Much as in 1980s, one of the biggest challenges faced by the housing market in recent post-recession years has centred around government. Policies from the latest Conservative government have often looked at ways to get more people onto the housing ladder, unfairly punishing rental market investors along the way.

Policy changes in recent years have included:

● An additional three per cent levy on Stamp Duty for those who are investing in rental properties over and above the standard rate

● The retraction of a promise that Build to Rent, a growing sector designed to help increase market supply, would be exempt from new Stamp Duty charges

● A change to taxation that means owners no longer being able to deduct mortgage interest from their taxable income.
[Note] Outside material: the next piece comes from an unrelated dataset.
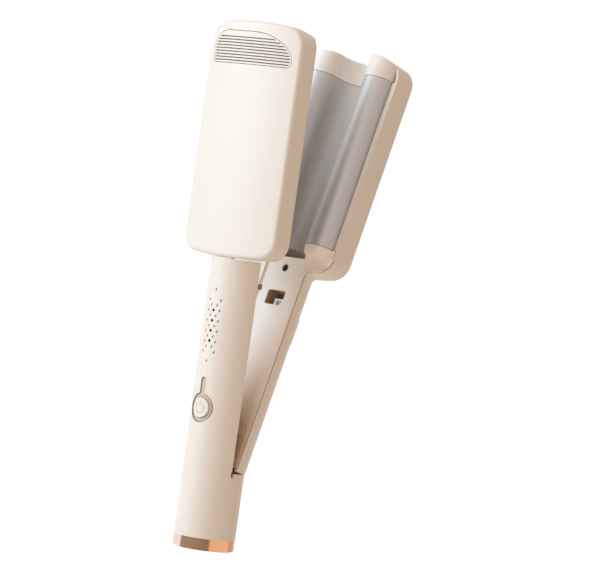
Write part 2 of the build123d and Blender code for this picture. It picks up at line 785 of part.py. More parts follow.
with BuildPart() as back_inner_cover:
    add(cover_base.part)
    add(cover_tray.part)
    add(cover_recess.part, mode=Mode.SUBTRACT)
    # round-topped channel over the hinge, closed behind and open for the hinge cheeks
    cup_back_y = channel_floor_y + channel_wall
    cup_low = hinge_z + lug_radius + 4
    extrude(channel_outline(at_depth(cup_back_y), channel_wall), amount=cup_back_y - cover_face_y - 0.2)
    extrude(channel_outline(at_depth(channel_floor_y), 0), amount=10, mode=Mode.SUBTRACT)
    block((-channel_half, channel_half), (-10, 10), (0, cup_low), mode=Mode.SUBTRACT)
    cheek_half = lug_half_width + fit_gap
    cheek_top = hinge_z + 22.4 + fit_gap
    block((-cheek_half, cheek_half), (-10, 10), (0, cheek_top), mode=Mode.SUBTRACT)
    for side in (-1, 1):
        add(domed_rod(side * ridge_pitch, ridge_radius, (bullet_end, cap_end), bullet_round))
        hollow_span = (bullet_end + 4, cap_end + 1)
        rod_z(side * ridge_pitch, wave_axis_y, ridge_radius - 1.6, hollow_span, mode=Mode.SUBTRACT)
    # valley end between the ridges
    pocket_floor = bullet_end + 0.8
    with BuildSketch(Plane.XY.offset(pocket_floor - 1.2)):
        with Locations((0, wave_axis_y)):
            Circle(valley_radius + plate_thickness)
            Rectangle(beyond, beyond, align=(Align.CENTER, Align.MIN), mode=Mode.INTERSECT)
    extrude(amount=cap_end - pocket_floor + 1.2)
    rod_z(0, wave_axis_y, valley_radius, (pocket_floor, cap_end + 1), mode=Mode.SUBTRACT)
    # latch window and screw boss
    with BuildSketch(at_depth(10)):
        with Locations((0, (window_bottom + window_top) / 2)):
            RectangleRounded(2 * window_half, window_top - window_bottom, window_round)
    extrude(amount=15, mode=Mode.SUBTRACT)
    rod_y(0, screw_z, 3.2, (cover_floor_y + 0.4, screw_seat_y))
    rod_y(0, screw_z, screw_recess, (-5, screw_seat_y - 1), mode=Mode.SUBTRACT)
    rod_y(0, screw_z, 1.1, (-5, screw_seat_y + 1), mode=Mode.SUBTRACT)

with BuildPart() as cover_screw:
    rod_y(0, screw_z, screw_recess - 0.15, (screw_seat_y - 2.2, screw_seat_y - 1))
    rod_y(0, screw_z, 1.0, (screw_seat_y - 1, screw_seat_y + 6))
    slot_depth = (screw_seat_y - 3, screw_seat_y - 1.6)
    block((-1.2, 1.2), slot_depth, (screw_z - 0.25, screw_z + 0.25), mode=Mode.SUBTRACT)

# lock slider: thumb pad outside, keeper and catch inside
with BuildPart() as lock_slider:
    pad_low = neck_bottom - 4
    pad_face = handle_radius + fit_gap + pad_thickness
    pad_span = (pad_low, pad_low + pad_height)
    block((-pad_half_width, pad_half_width), (handle_radius + fit_gap, pad_face), pad_span)
    fillet(lock_slider.faces().sort_by(Axis.Y)[-1].edges(), radius=0.9)
    for index in range(3):
        with Locations((0, pad_face, pad_low + 4 + 4 * index)):
            Cylinder(0.6, 9, rotation=(0, 90, 0))
    block((-slot_half + 0.3, slot_half - 0.3), (keeper_y, handle_radius + 1), (neck_bottom, neck_top_z))
    block((-4.8, 4.8), (keeper_y - 0.4, keeper_y + 1.1), (neck_bottom - 3, catch_top - 1.9))
    block((-catch_half_width, catch_half_width), (catch_back_y, keeper_y), (catch_low, catch_low + 5.6))
    block((-catch_half_width, catch_half_width), (catch_front_y, catch_back_y), (catch_low, catch_top))
    # notched face of the catch, seen through the window
    notch_span = (catch_low + 1, catch_top - 1.1)
    block((-1.9, 1.9), (catch_front_y - 1, catch_front_y + 1.6), notch_span, mode=Mode.SUBTRACT)

with BuildPart() as back_cell:
    cell_y = cover_floor_y + cover_floor_thickness
    cell_half = handle_radius - 6.1
    cell_span = (channel_top + 3.5, neck_bottom - 6)
    block((-cell_half, cell_half), (cell_y, cell_y + cell_thickness), cell_span)
    fillet(back_cell.edges().filter_by(Axis.Z), radius=1.2)

# back wave plate and top cap
with BuildPart() as back_plate_core:
    extrude(back_wave(core_plane, plate_thickness, 30), amount=paddle_height)

with BuildPart() as back_wave_plate:
    extrude(back_wave(plate_plane, 0, 30), amount=plate_length)
    add(back_plate_core.part, mode=Mode.SUBTRACT)
    for side in (-1, 1):
        block(
            sorted((side * ridge_pitch, side * beyond)),
            (skirt_end_y, beyond),
            (plate_bottom - 1, plate_top + 1),
            mode=Mode.SUBTRACT,
        )

with BuildPart() as back_top_cap:
    extrude(back_wave(cap_plane, 0, back_inside_y - fit_gap), amount=above - plate_top)
    add(back_solid(0, -20), mode=Mode.INTERSECT)
    for side in (-1, 1):
        cap_span = (plate_top, cap_hollow_top)
        rod_z(side * ridge_pitch, wave_axis_y, ridge_radius - 1.6, cap_span, mode=Mode.SUBTRACT)

# back heating: one bar, ceramic and clamp in each ridge
back_flat_y = back_clamp_y - clamp_thickness - ceramic_thickness


def back_heater_bar(x):
    """Half-round heater bar that fills one ridge of the back plate."""
    with BuildPart() as bar:
        rod_z(x, wave_axis_y, ridge_radius - plate_thickness - press_gap, (heater_start, heater_end))
        bar_span = (heater_start - 1, heater_end + 1)
        block((x - 12, x + 12), (back_flat_y, 20), bar_span, mode=Mode.SUBTRACT)
    return bar.part


def back_ceramic(x):
    """Ceramic heating element on the flat of a bar."""
    with BuildPart() as plate:
        depth_span = (back_flat_y, back_flat_y + ceramic_thickness)
        half = ridge_radius - 5.4
        block((x - half, x + half), depth_span, (ceramic_start, ceramic_end))
    return plate.part


def back_clamp(x):
    """Clamp strip that presses one ceramic against its bar."""
    with BuildPart() as strip:
        half = ridge_radius - 3.9
        block((x - half, x + half), (back_clamp_y - clamp_thickness, back_clamp_y), clamp_span)
        fillet(strip.edges().filter_by(Axis.Y), radius=3)
    return strip.part


with BuildPart() as back_heater_bar_left:
    add(back_heater_bar(-ridge_pitch))

with BuildPart() as back_heater_bar_right:
    add(back_heater_bar(ridge_pitch))

with BuildPart() as back_ceramic_left:
    add(back_ceramic(-ridge_pitch))

with BuildPart() as back_ceramic_right:
    add(back_ceramic(ridge_pitch))

with BuildPart() as back_clamp_left:
    add(back_clamp(-ridge_pitch))

with BuildPart() as back_clamp_right:
    add(back_clamp(ridge_pitch))

with BuildPart() as back_thermal_cutout:
    block(
        (ridge_pitch - 3, ridge_pitch + 3),
        (back_clamp_y, back_clamp_y + 3),
        (cutout_low, cutout_low + cutout_length),
    )
    fillet(back_thermal_cutout.edges().filter_by(Axis.Z), radius=0.8)

# the back arm is swung from the closed pose to the open rest pose
to_hinge = Pos(0, hinge_y, hinge_z)
opened = to_hinge * Rot(-opening_angle, 0, 0) * to_hinge.inverse()
back_shell.part = opened * back_shell.part
back_inner_cover.part = opened * back_inner_cover.part
cover_screw.part = opened * cover_screw.part
lock_slider.part = opened * lock_slider.part
back_cell.part = opened * back_cell.part
back_wave_plate.part = opened * back_wave_plate.part
back_top_cap.part = opened * back_top_cap.part
back_heater_bar_left.part = opened * back_heater_bar_left.part
back_heater_bar_right.part = opened * back_heater_bar_right.part
back_ceramic_left.part = opened * back_ceramic_left.part
back_ceramic_right.part = opened * back_ceramic_right.part
back_clamp_left.part = opened * back_clamp_left.part
back_clamp_right.part = opened * back_clamp_right.part
back_thermal_cutout.part = opened * back_thermal_cutout.part

front_handle_shell.part.label = "front_handle_shell"
export_step(front_handle_shell.part, "parts/front_handle_shell.step")
base_cap.part.label = "base_cap"
export_step(base_cap.part, "parts/base_cap.step")
base_ring.part.label = "base_ring"
export_step(base_ring.part, "parts/base_ring.step")
usb_socket.part.label = "usb_socket"
export_step(usb_socket.part, "parts/usb_socket.step")
charge_board.part.label = "charge_board"
export_step(charge_board.part, "parts/charge_board.step")
hinge_bracket.part.label = "hinge_bracket"
export_step(hinge_bracket.part, "parts/hinge_bracket.step")
hinge_pin.part.label = "hinge_pin"
export_step(hinge_pin.part, "parts/hinge_pin.step")
hinge_spring.part.label = "hinge_spring"
export_step(hinge_spring.part, "parts/hinge_spring.step")
control_board.part.label = "control_board"
export_step(control_board.part, "parts/control_board.step")
tact_switch.part.label = "tact_switch"
export_step(tact_switch.part, "parts/tact_switch.step")
light_pipes.part.label = "light_pipes"
export_step(light_pipes.part, "parts/light_pipes.step")
front_cell.part.label = "front_cell"
export_step(front_cell.part, "parts/front_cell.step")
button_plate.part.label = "button_plate"
export_step(button_plate.part, "parts/button_plate.step")
power_button.part.label = "power_button"
export_step(power_button.part, "parts/power_button.step")
front_inner_cover.part.label = "front_inner_cover"
export_step(front_inner_cover.part, "parts/front_inner_cover.step")
latch_hook.part.label = "latch_hook"
export_step(latch_hook.part, "parts/latch_hook.step")
front_paddle.part.label = "front_paddle"
export_step(front_paddle.part, "parts/front_paddle.step")
vent_grille.part.label = "vent_grille"
export_step(vent_grille.part, "parts/vent_grille.step")
vent_filter.part.label = "vent_filter"
export_step(vent_filter.part, "parts/vent_filter.step")
front_wave_plate.part.label = "front_wave_plate"
export_step(front_wave_plate.part, "parts/front_wave_plate.step")
front_top_cap.part.label = "front_top_cap"
export_step(front_top_cap.part, "parts/front_top_cap.step")
front_bottom_cap.part.label = "front_bottom_cap"
export_step(front_bottom_cap.part, "parts/front_bottom_cap.step")
front_heater_bar.part.label = "front_heater_bar"
export_step(front_heater_bar.part, "parts/front_heater_bar.step")
front_ceramic.part.label = "front_ceramic"
export_step(front_ceramic.part, "parts/front_ceramic.step")
front_heater_clamp.part.label = "front_heater_clamp"
export_step(front_heater_clamp.part, "parts/front_heater_clamp.step")
front_thermal_cutout.part.label = "front_thermal_cutout"
export_step(front_thermal_cutout.part, "parts/front_thermal_cutout.step")
back_shell.part.label = "back_shell"
export_step(back_shell.part, "parts/back_shell.step")
back_inner_cover.part.label = "back_inner_cover"
export_step(back_inner_cover.part, "parts/back_inner_cover.step")
cover_screw.part.label = "cover_screw"
export_step(cover_screw.part, "parts/cover_screw.step")
lock_slider.part.label = "lock_slider"
export_step(lock_slider.part, "parts/lock_slider.step")
back_cell.part.label = "back_cell"
export_step(back_cell.part, "parts/back_cell.step")
back_wave_plate.part.label = "back_wave_plate"
export_step(back_wave_plate.part, "parts/back_wave_plate.step")
back_top_cap.part.label = "back_top_cap"
export_step(back_top_cap.part, "parts/back_top_cap.step")
back_heater_bar_left.part.label = "back_heater_bar_left"
export_step(back_heater_bar_left.part, "parts/back_heater_bar_left.step")
back_heater_bar_right.part.label = "back_heater_bar_right"
export_step(back_heater_bar_right.part, "parts/back_heater_bar_right.step")
back_ceramic_left.part.label = "back_ceramic_left"
export_step(back_ceramic_left.part, "parts/back_ceramic_left.step")
back_ceramic_right.part.label = "back_ceramic_right"
export_step(back_ceramic_right.part, "parts/back_ceramic_right.step")
back_clamp_left.part.label = "back_clamp_left"
export_step(back_clamp_left.part, "parts/back_clamp_left.step")
back_clamp_right.part.label = "back_clamp_right"
export_step(back_clamp_right.part, "parts/back_clamp_right.step")
back_thermal_cutout.part.label = "back_thermal_cutout"
export_step(back_thermal_cutout.part, "parts/back_thermal_cutout.step")
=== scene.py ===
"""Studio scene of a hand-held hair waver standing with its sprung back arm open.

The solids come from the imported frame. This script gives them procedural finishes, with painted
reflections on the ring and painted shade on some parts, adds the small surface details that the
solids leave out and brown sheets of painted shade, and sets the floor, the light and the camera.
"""

import json
import logging
import math
from dataclasses import dataclass
from enum import Enum
from typing import Any, ClassVar, Dict, Iterable, Sequence, Tuple

import bpy
import numpy as np
from mathutils import Matrix, Vector

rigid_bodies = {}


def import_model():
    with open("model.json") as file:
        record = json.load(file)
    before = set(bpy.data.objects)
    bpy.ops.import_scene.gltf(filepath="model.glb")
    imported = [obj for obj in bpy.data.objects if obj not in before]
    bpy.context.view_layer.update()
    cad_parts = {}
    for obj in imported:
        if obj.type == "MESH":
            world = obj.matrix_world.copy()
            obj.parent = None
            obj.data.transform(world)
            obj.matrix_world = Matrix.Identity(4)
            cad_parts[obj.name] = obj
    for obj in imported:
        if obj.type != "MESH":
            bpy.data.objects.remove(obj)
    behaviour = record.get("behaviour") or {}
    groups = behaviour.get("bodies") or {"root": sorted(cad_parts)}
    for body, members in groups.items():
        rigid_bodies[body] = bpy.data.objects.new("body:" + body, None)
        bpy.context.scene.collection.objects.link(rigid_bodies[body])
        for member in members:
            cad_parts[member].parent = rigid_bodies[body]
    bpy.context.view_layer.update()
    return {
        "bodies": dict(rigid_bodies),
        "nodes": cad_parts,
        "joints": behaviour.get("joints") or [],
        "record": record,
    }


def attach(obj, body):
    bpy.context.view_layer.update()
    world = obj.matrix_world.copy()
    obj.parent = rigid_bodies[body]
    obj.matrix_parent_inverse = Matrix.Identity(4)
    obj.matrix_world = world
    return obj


LOG = logging.getLogger("waver")

Colour = Tuple[float, float, float]
Point = Tuple[float, float, float]

MM = 0.001

# sizes that several pieces share, in millimetres and degrees
HANDLE_RADIUS = 17.7
BUTTON_Z = 79.9
HINGE_Y = 6.0
HINGE_Z = 43.6
OPENING_ANGLE = 16.2


def swung_open(points: np.ndarray) -> np.ndarray:
    """Turns points of the closed back arm about the hinge line to the open rest pose.

    Args:
        points: N by 3 array in millimetres.

    Returns:
        N by 3 array in millimetres.
    """
    angle = math.radians(OPENING_ANGLE)
    depth = points[:, 1] - HINGE_Y
    height = points[:, 2] - HINGE_Z
    return np.column_stack(
        (
            points[:, 0],
            HINGE_Y + depth * math.cos(angle) + height * math.sin(angle),
            HINGE_Z - depth * math.sin(angle) + height * math.cos(angle),
        )
    )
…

Read more…

● Banning of all letting agent fees, making the market a more costly place to operate, and causing agents to have to reassess their business plans

However, in spite of the rising tide of changes that threatened to overwhelm the marketplace, not to mention the pressures of Brexit and related political uncertainty, the British buy-to-let market remains strong.

Between 2016 and 2017, the Association of Residential Letting Agents said there has been a rise in demand of some three per cent, while supply has risen 12 per cent in the same period. This shows that even at a time when the government has perhaps lost sight of the value of the rental market, the public and investors have not.

And with more than five million people now living in private sector homes owned by more than two million investors across the globe, it’s clear that the UK buy-to-let sector has room to grow and the strength and support behind it to do so for many years to come.